EXERCISE DATA -
* begin *

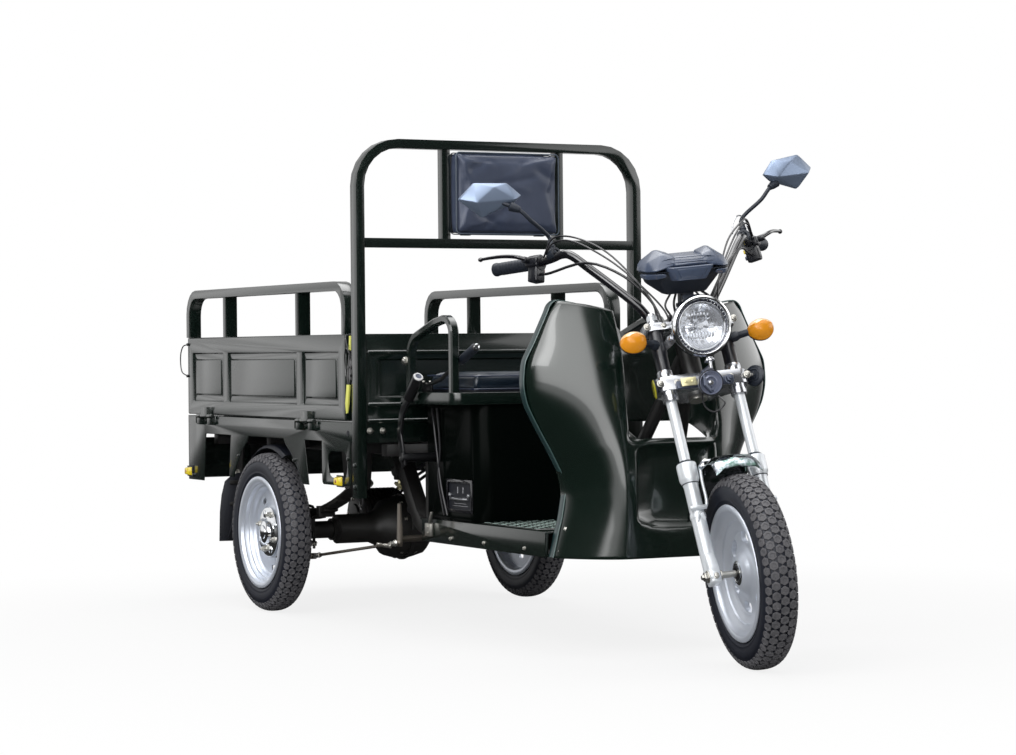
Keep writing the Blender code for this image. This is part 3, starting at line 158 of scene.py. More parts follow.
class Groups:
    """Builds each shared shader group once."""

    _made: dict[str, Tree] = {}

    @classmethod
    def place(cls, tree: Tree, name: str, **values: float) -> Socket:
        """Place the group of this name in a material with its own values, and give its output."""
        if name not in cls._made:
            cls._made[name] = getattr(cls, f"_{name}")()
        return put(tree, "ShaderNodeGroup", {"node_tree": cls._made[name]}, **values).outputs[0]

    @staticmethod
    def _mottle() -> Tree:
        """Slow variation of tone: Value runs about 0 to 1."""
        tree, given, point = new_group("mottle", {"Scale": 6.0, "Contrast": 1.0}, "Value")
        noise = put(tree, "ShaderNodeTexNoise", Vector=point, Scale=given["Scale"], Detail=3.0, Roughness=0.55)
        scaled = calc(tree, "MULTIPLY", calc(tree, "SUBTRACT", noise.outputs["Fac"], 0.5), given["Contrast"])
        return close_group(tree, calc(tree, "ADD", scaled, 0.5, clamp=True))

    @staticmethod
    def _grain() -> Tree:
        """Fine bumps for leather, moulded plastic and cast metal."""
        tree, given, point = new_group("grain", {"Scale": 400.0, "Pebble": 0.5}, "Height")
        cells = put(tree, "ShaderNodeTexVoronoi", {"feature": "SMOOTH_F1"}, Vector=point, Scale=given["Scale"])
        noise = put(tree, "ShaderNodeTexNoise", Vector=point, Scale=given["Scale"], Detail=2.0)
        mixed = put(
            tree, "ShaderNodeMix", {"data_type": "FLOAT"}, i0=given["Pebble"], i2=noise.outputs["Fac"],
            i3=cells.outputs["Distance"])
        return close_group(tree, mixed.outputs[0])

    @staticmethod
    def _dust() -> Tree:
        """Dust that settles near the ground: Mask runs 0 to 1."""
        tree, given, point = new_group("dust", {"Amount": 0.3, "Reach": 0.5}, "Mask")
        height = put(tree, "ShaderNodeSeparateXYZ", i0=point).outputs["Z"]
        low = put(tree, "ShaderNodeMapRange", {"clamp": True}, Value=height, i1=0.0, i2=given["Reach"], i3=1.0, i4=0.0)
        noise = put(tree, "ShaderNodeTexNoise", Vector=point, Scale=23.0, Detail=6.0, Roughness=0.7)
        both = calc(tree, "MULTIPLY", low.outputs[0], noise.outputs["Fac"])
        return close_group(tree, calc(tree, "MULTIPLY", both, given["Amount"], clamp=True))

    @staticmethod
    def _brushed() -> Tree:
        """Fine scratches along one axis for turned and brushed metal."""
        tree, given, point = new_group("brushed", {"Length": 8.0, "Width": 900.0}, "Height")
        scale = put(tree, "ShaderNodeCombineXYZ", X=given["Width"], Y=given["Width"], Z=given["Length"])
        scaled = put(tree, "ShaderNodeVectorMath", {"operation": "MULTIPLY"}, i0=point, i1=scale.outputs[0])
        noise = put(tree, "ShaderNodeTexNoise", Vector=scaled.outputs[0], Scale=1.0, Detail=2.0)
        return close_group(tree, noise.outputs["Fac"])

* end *
* begin *

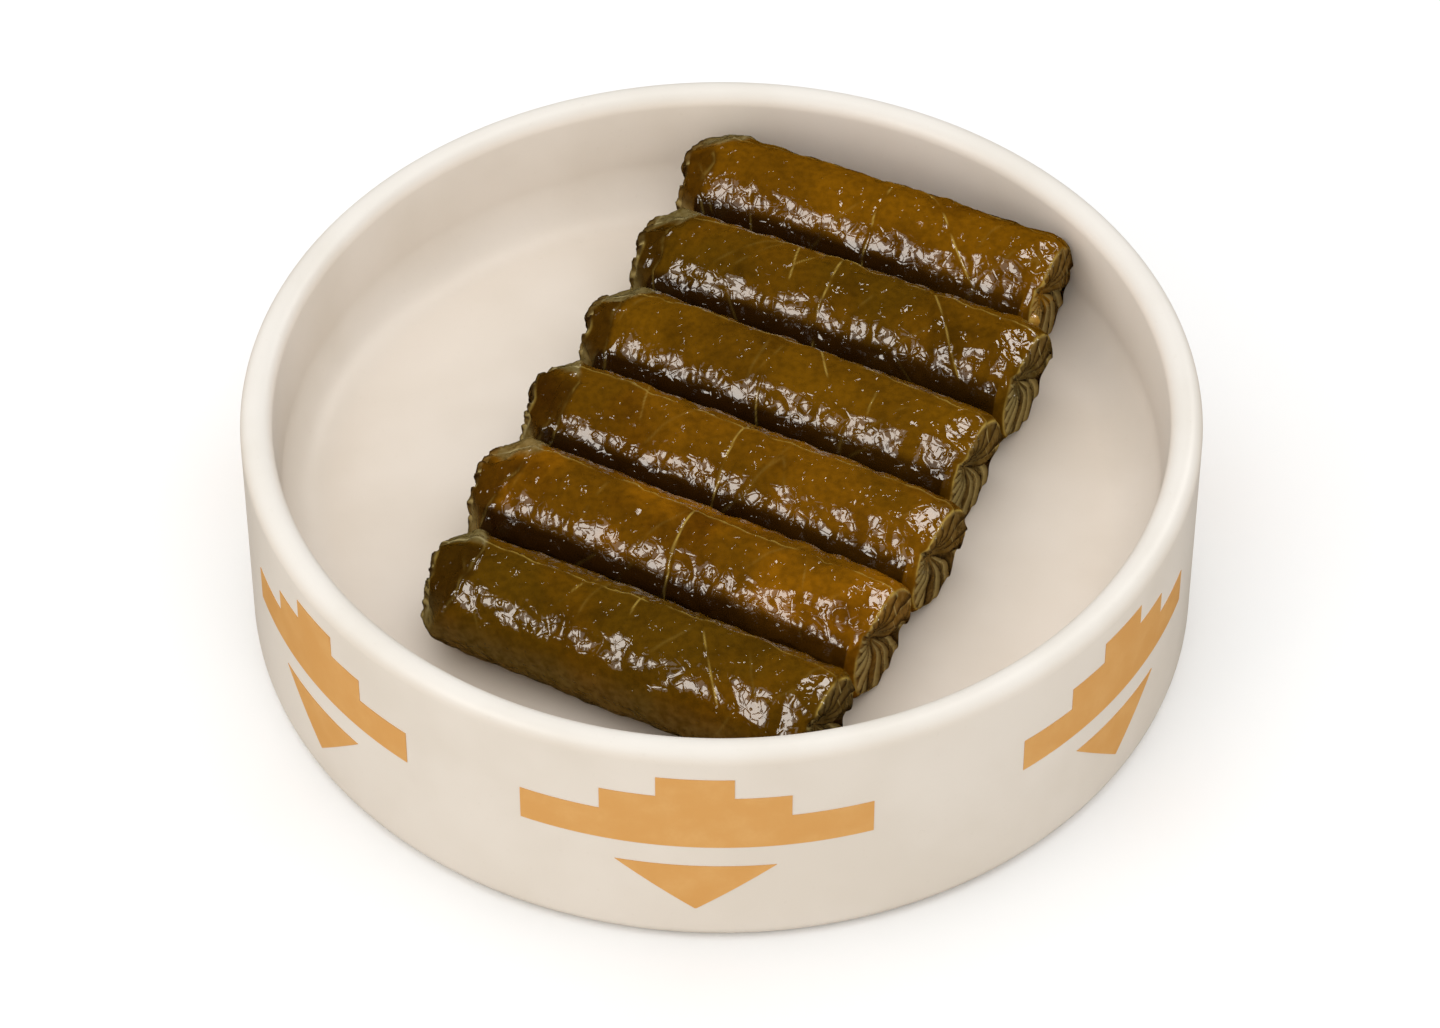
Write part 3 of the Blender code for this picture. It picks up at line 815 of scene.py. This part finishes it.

* end *

WHAT IS NEEDED -
Repeat, unchanged, every line from the one that contains "Keep writing the" to the one that contains "return close_group(tree, mixed.outputs[0])", including both, and no other line.

WRITTEN SOLUTION -
Keep writing the Blender code for this image. This is part 3, starting at line 158 of scene.py. More parts follow.
class Groups:
    """Builds each shared shader group once."""

    _made: dict[str, Tree] = {}

    @classmethod
    def place(cls, tree: Tree, name: str, **values: float) -> Socket:
        """Place the group of this name in a material with its own values, and give its output."""
        if name not in cls._made:
            cls._made[name] = getattr(cls, f"_{name}")()
        return put(tree, "ShaderNodeGroup", {"node_tree": cls._made[name]}, **values).outputs[0]

    @staticmethod
    def _mottle() -> Tree:
        """Slow variation of tone: Value runs about 0 to 1."""
        tree, given, point = new_group("mottle", {"Scale": 6.0, "Contrast": 1.0}, "Value")
        noise = put(tree, "ShaderNodeTexNoise", Vector=point, Scale=given["Scale"], Detail=3.0, Roughness=0.55)
        scaled = calc(tree, "MULTIPLY", calc(tree, "SUBTRACT", noise.outputs["Fac"], 0.5), given["Contrast"])
        return close_group(tree, calc(tree, "ADD", scaled, 0.5, clamp=True))

    @staticmethod
    def _grain() -> Tree:
        """Fine bumps for leather, moulded plastic and cast metal."""
        tree, given, point = new_group("grain", {"Scale": 400.0, "Pebble": 0.5}, "Height")
        cells = put(tree, "ShaderNodeTexVoronoi", {"feature": "SMOOTH_F1"}, Vector=point, Scale=given["Scale"])
        noise = put(tree, "ShaderNodeTexNoise", Vector=point, Scale=given["Scale"], Detail=2.0)
        mixed = put(
            tree, "ShaderNodeMix", {"data_type": "FLOAT"}, i0=given["Pebble"], i2=noise.outputs["Fac"],
            i3=cells.outputs["Distance"])
        return close_group(tree, mixed.outputs[0])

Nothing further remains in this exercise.